Les exemples pullulent de personnes homosexuelles qui visitent psychiatres et psychologues pour changer d’identité, sommées par leur famille à intégrer le tout dominant cercle de l’hétérosexualité. Et quelle déception pour elles et pour leur parent quand on leur annonce qu’il n’y a pas à changer, que rien n’est pathologique et qu’en médecine, l’on ne change qu’une anomalie !
C’est dire la férocité de nos sociétés envers des personnes qui n’ont rien fait, rien demandé, juste qu’elles ont été choisies par dame nature pour être différentes dans leur sexualité de la masse qui les entoure.
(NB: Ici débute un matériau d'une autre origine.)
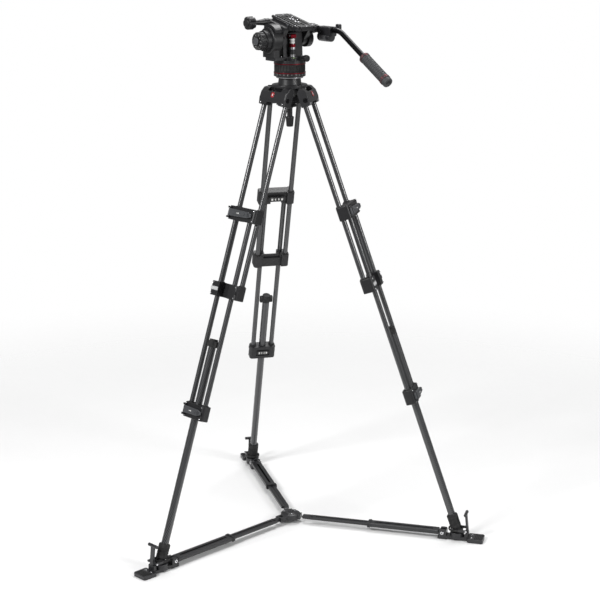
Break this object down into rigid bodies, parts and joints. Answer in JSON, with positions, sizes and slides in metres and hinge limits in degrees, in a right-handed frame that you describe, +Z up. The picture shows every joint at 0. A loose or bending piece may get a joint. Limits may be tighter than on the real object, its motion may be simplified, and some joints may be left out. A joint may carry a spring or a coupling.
{
  "type": "tripod with fluid head",
  "caption": "Camera tripod with twin-tube carbon legs, lever locks, a telescoping ground spreader and a fluid pan and tilt head with a sliding plate and pan bar.",
  "frame": {"origin": "on the floor, in the middle of the box round the whole part", "axes": "+Z up; the leg hinge circle and the pan axis are vertical"},
  "size_m": [1.1787, 1.1711, 1.7706],
  "materials": {
    "black_metal": "black powder coat",
    "carbon": "woven carbon fibre, satin lacquer",
    "black_plastic": "fine grain",
    "grey_plastic": "fine grain",
    "red_metal": "anodised red",
    "bare_metal": "satin",
    "steel": "polished",
    "rubber": "matt, ribbed"
  },
  "bodies": {
    "crown": {"crown": "black_metal", "hip_pins": "steel"},
    "ball": {"half_ball": "black_metal", "base_ring": "red_metal"},
    "clamp": {"bowl_clamp": "black_plastic"},
    "drag_ring": {"pan_drag_ring": "rubber"},
    "pan_base": {"pan_body": "black_metal", "top_ring": "red_metal", "balance_housing": "black_plastic", "piston_barrel": "bare_metal", "piston_clevis": "red_metal"},
    "balance_dial": {"balance_knob": "black_plastic"},
    "pan_lock": {"pan_lock_knob": "black_plastic"},
    "saddle": {"tilt_body": "black_metal"},
    "plate": {"camera_plate": "black_metal", "camera_screws": "steel"},
    "plate_knob": {"plate_lock_knob": "black_plastic"},
    "pan_handle": {"bar_bracket": "black_metal", "pan_bar": "black_metal", "grip": "rubber"},
    "hub": {"spreader_hub": "black_metal"},
    "leg_a_upper": {"leg_a_shoulder": "black_metal", "leg_a_upper_tubes": "carbon", "leg_a_collar": "black_plastic"},
    "leg_a_middle": {"leg_a_middle_lock": "black_plastic", "leg_a_middle_tubes": "carbon", "leg_a_lower_lock": "black_plastic"},
    "leg_a_middle_lever_body": {"leg_a_middle_lever": "grey_plastic"},
    "leg_a_lower_lever_body": {"leg_a_lower_lever": "grey_plastic"},
    "leg_a_lower": {"leg_a_lower_tube": "carbon", "leg_a_boot_and_guide": "rubber"},
    "leg_a_foot": {"leg_a_foot_plate": "black_metal"},
    "arm_a_outer": {"arm_a_sleeve": "black_metal"},
    "arm_a_inner": {"arm_a_rod": "black_metal"},
    "leg_b_upper": {"leg_b_shoulder": "black_metal", "leg_b_upper_tubes": "carbon", "leg_b_collar": "black_plastic"},
    "leg_b_middle": {"leg_b_middle_lock": "black_plastic", "leg_b_middle_tubes": "carbon", "leg_b_lower_lock": "black_plastic"},
    "leg_b_middle_lever_body": {"leg_b_middle_lever": "grey_plastic"},
    "leg_b_lower_lever_body": {"leg_b_lower_lever": "grey_plastic"},
    "leg_b_lower": {"leg_b_lower_tube": "carbon", "leg_b_boot_and_guide": "rubber"},
    "leg_b_foot": {"leg_b_foot_plate": "black_metal"},
    "arm_b_outer": {"arm_b_sleeve": "black_metal"},
    "arm_b_inner": {"arm_b_rod": "black_metal"},
    "leg_c_upper": {"leg_c_shoulder": "black_metal", "leg_c_upper_tubes": "carbon", "leg_c_collar": "black_plastic"},
    "leg_c_middle": {"leg_c_middle_lock": "black_plastic", "leg_c_middle_tubes": "carbon", "leg_c_lower_lock": "black_plastic"},
    "leg_c_middle_lever_body": {"leg_c_middle_lever": "grey_plastic"},
    "leg_c_lower_lever_body": {"leg_c_lower_lever": "grey_plastic"},
    "leg_c_lower": {"leg_c_lower_tube": "carbon", "leg_c_boot_and_guide": "rubber"},
    "leg_c_foot": {"leg_c_foot_plate": "black_metal"},
    "arm_c_outer": {"arm_c_sleeve": "black_metal"},
    "arm_c_inner": {"arm_c_rod": "black_metal"}
  },
  "joints": [
    {"name": "bowl_level", "type": "hinge", "parent": "crown", "child": "ball", "pos_m": [-0.07943, -0.08702, 1.545], "axis": [0.7848, 0.6198, 0], "range_deg": [-7, 7]},
    {"name": "clamp_turn", "type": "hinge", "parent": "ball", "child": "clamp", "pos_m": [-0.07943, -0.08702, 1.445], "axis": [0, 0, 1], "continuous": true},
    {"name": "drag_ring_turn", "type": "hinge", "parent": "ball", "child": "drag_ring", "pos_m": [-0.07943, -0.08702, 1.595], "axis": [0, 0, 1], "range_deg": [0, 270]},
    {"name": "pan", "type": "hinge", "parent": "ball", "child": "pan_base", "pos_m": [-0.07943, -0.08702, 1.63], "axis": [0, 0, 1], "continuous": true},
    {"name": "balance_dial_turn", "type": "hinge", "parent": "pan_base", "child": "balance_dial", "pos_m": [-0.15791, -0.14899, 1.692], "axis": [-0.7848, -0.6198, 0], "range_deg": [0, 300]},
    {"name": "pan_lock_turn", "type": "hinge", "parent": "pan_base", "child": "pan_lock", "pos_m": [-0.02597, -0.1289, 1.633], "axis": [0.6198, -0.7848, 0], "range_deg": [0, 180]},
    {"name": "tilt", "type": "hinge", "parent": "pan_base", "child": "saddle", "pos_m": [-0.07943, -0.08702, 1.692], "axis": [0.7848, 0.6198, 0], "range_deg": [-80, 47]},
    {"name": "plate_slide", "type": "slide", "parent": "saddle", "child": "plate", "axis": [-0.6032, 0.7637, 0.23], "range_m": [-0.04, 0.04]},
    {"name": "plate_knob_turn", "type": "hinge", "parent": "saddle", "child": "plate_knob", "pos_m": [-0.17794, -0.11878, 1.74781], "axis": [-0.7848, -0.6198, 0], "range_deg": [0, 180]},
    {"name": "pan_handle_angle", "type": "hinge", "parent": "saddle", "child": "pan_handle", "pos_m": [-0.00346, -0.07672, 1.726], "axis": [-0.7848, -0.6198, 0], "range_deg": [-20, 45]},
    {"name": "leg_a_spread", "type": "hinge", "parent": "crown", "child": "leg_a_upper", "pos_m": [-0.12953, -0.13591, 1.5], "axis": [-0.6984, 0.7157, 0], "range_deg": [-7.5, 0]},
    {"name": "leg_a_middle_slide", "type": "slide", "parent": "leg_a_upper", "child": "leg_a_middle", "axis": [-0.2369, -0.2312, -0.9436], "range_m": [-0.33, 0.195]},
    {"name": "leg_a_lower_slide", "type": "slide", "parent": "leg_a_middle", "child": "leg_a_lower", "axis": [-0.2369, -0.2312, -0.9436], "range_m": [-0.39, 0.18]},
    {"name": "leg_a_middle_lever_turn", "type": "hinge", "parent": "leg_a_middle", "child": "leg_a_middle_lever_body", "pos_m": [-0.27878, -0.2061, 1.14031], "axis": [-0.2369, -0.2312, -0.9436], "range_deg": [0, 100]},
    {"name": "leg_a_lower_lever_turn", "type": "hinge", "parent": "leg_a_middle", "child": "leg_a_lower_lever_body", "pos_m": [-0.42737, -0.37346, 0.51601], "axis": [-0.2369, -0.2312, -0.9436], "range_deg": [0, 100]},
    {"name": "leg_a_foot_tilt", "type": "hinge", "parent": "leg_a_lower", "child": "leg_a_foot", "pos_m": [-0.50616, -0.50345, 0.03], "axis": [-0.6984, 0.7157, 0], "range_deg": [-0.1, 7.6]},
    {"name": "arm_a_fold", "type": "hinge", "parent": "leg_a_foot", "child": "arm_a_outer", "pos_m": [-0.47037, -0.46853, 0.022], "axis": [-0.6984, 0.7157, 0], "range_deg": [-66, 0]},
    {"name": "arm_a_slide", "type": "slide", "parent": "arm_a_outer", "child": "arm_a_inner", "axis": [0.7157, 0.6984, 0], "range_m": [-0.1974, 0.001]},
    {"name": "leg_b_spread", "type": "hinge", "parent": "crown", "child": "leg_b_upper", "pos_m": [-0.01204, -0.10596, 1.5], "axis": [-0.2706, -0.9627, 0], "range_deg": [-7.6, 0.1]},
    {"name": "leg_b_middle_slide", "type": "slide", "parent": "leg_b_upper", "child": "leg_b_middle", "axis": [0.3187, -0.0896, -0.9436], "range_m": [-0.33, 0.195]},
    {"name": "leg_b_lower_slide", "type": "slide", "parent": "leg_b_middle", "child": "leg_b_lower", "axis": [0.3187, -0.0896, -0.9436], "range_m": [-0.39, 0.18]},
    {"name": "leg_b_middle_lever_turn", "type": "hinge", "parent": "leg_b_middle", "child": "leg_b_middle_lever_body", "pos_m": [0.12338, -0.20012, 1.14031], "axis": [0.3187, -0.0896, -0.9436], "range_deg": [0, 100]},
    {"name": "leg_b_lower_lever_turn", "type": "hinge", "parent": "leg_b_middle", "child": "leg_b_lower_lever_body", "pos_m": [0.34261, -0.24512, 0.51601], "axis": [0.3187, -0.0896, -0.9436], "range_deg": [0, 100]},
    {"name": "leg_b_foot_tilt", "type": "hinge", "parent": "leg_b_lower", "child": "leg_b_foot", "pos_m": [0.49457, -0.24836, 0.03], "axis": [-0.2706, -0.9627, 0], "range_deg": [-0.1, 7.6]},
    {"name": "arm_b_fold", "type": "hinge", "parent": "leg_b_foot", "child": "arm_b_outer", "pos_m": [0.44644, -0.23483, 0.022], "axis": [-0.2706, -0.9627, 0], "range_deg": [-66.1, 0.1]},
    {"name": "arm_b_slide", "type": "slide", "parent": "arm_b_outer", "child": "arm_b_inner", "axis": [-0.9627, 0.2706, 0], "range_m": [-0.1974, 0.001]},
    {"name": "leg_c_spread", "type": "hinge", "parent": "crown", "child": "leg_c_upper", "pos_m": [-0.09672, -0.01919, 1.5], "axis": [0.969, 0.247, 0], "range_deg": [-7.6, 0.1]},
    {"name": "leg_c_middle_slide", "type": "slide", "parent": "leg_c_upper", "child": "leg_c_middle", "axis": [-0.0818, 0.3208, -0.9436], "range_m": [-0.33, 0.195]},
    {"name": "leg_c_lower_slide", "type": "slide", "parent": "leg_c_middle", "child": "leg_c_lower", "axis": [-0.0818, 0.3208, -0.9436], "range_m": [-0.39, 0.18]},
    {"name": "leg_c_middle_lever_turn", "type": "hinge", "parent": "leg_c_middle", "child": "leg_c_middle_lever_body", "pos_m": [-0.08289, 0.14517, 1.14031], "axis": [-0.0818, 0.3208, -0.9436], "range_deg": [0, 100]},
    {"name": "leg_c_lower_lever_turn", "type": "hinge", "parent": "leg_c_middle", "child": "leg_c_lower_lever_body", "pos_m": [-0.15353, 0.35753, 0.51601], "axis": [-0.0818, 0.3208, -0.9436], "range_deg": [0, 100]},
    {"name": "leg_c_foot_tilt", "type": "hinge", "parent": "leg_c_lower", "child": "leg_c_foot", "pos_m": [-0.2267, 0.49076, 0.03], "axis": [0.969, 0.247, 0], "range_deg": [-0.1, 7.6]},
    {"name": "arm_c_fold", "type": "hinge", "parent": "leg_c_foot", "child": "arm_c_outer", "pos_m": [-0.21435, 0.44231, 0.022], "axis": [0.969, 0.247, 0], "range_deg": [-66.1, 0.1]},
    {"name": "arm_c_slide", "type": "slide", "parent": "arm_c_outer", "child": "arm_c_inner", "axis": [0.247, -0.969, 0], "range_m": [-0.1974, 0.001]},
    {"name": "hub_level", "type": "hinge", "parent": "arm_a_inner", "child": "hub", "pos_m": [-0.11664, -0.12334, 0.022], "axis": [-0.6984, 0.7157, 0], "range_deg": [-0.1, 66.1]}
  ],
  "couplings": [
    {"joint": "leg_a_foot_tilt", "follows": "leg_a_spread", "ratio": -1},
    {"joint": "arm_a_slide", "follows": "leg_a_spread", "m_per_rad": 1.5002},
    {"joint": "leg_b_spread", "follows": "leg_a_spread", "ratio": 1},
    {"joint": "arm_b_fold", "follows": "arm_a_fold", "ratio": 1},
    {"joint": "leg_b_foot_tilt", "follows": "leg_a_spread", "ratio": -1},
    {"joint": "arm_b_slide", "follows": "leg_a_spread", "m_per_rad": 1.5002},
    {"joint": "leg_c_spread", "follows": "leg_a_spread", "ratio": 1},
    {"joint": "arm_c_fold", "follows": "arm_a_fold", "ratio": 1},
    {"joint": "leg_c_foot_tilt", "follows": "leg_a_spread", "ratio": -1},
    {"joint": "arm_c_slide", "follows": "leg_a_spread", "m_per_rad": 1.5002},
    {"joint": "hub_level", "follows": "arm_a_fold", "ratio": -1}
  ]
}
Certes, en Occident, l’homophobie persiste et peut même prendre du terrain dans certains pays, avec souvent un amalgame navrant comme par exemple il y a deux ans lors de la médiatisation des histoires de pédophilie dans l’Eglise, le mélange entre homosexualité (état nullement pas pathologique) et pédophilie, vraie paraphilie à traiter vigoureusement. C’est dire le chemin encore à parcourir, partout dans le monde. Mais dans nos contrées, il y a urgence, car il ya un réel rejet, presque une négation !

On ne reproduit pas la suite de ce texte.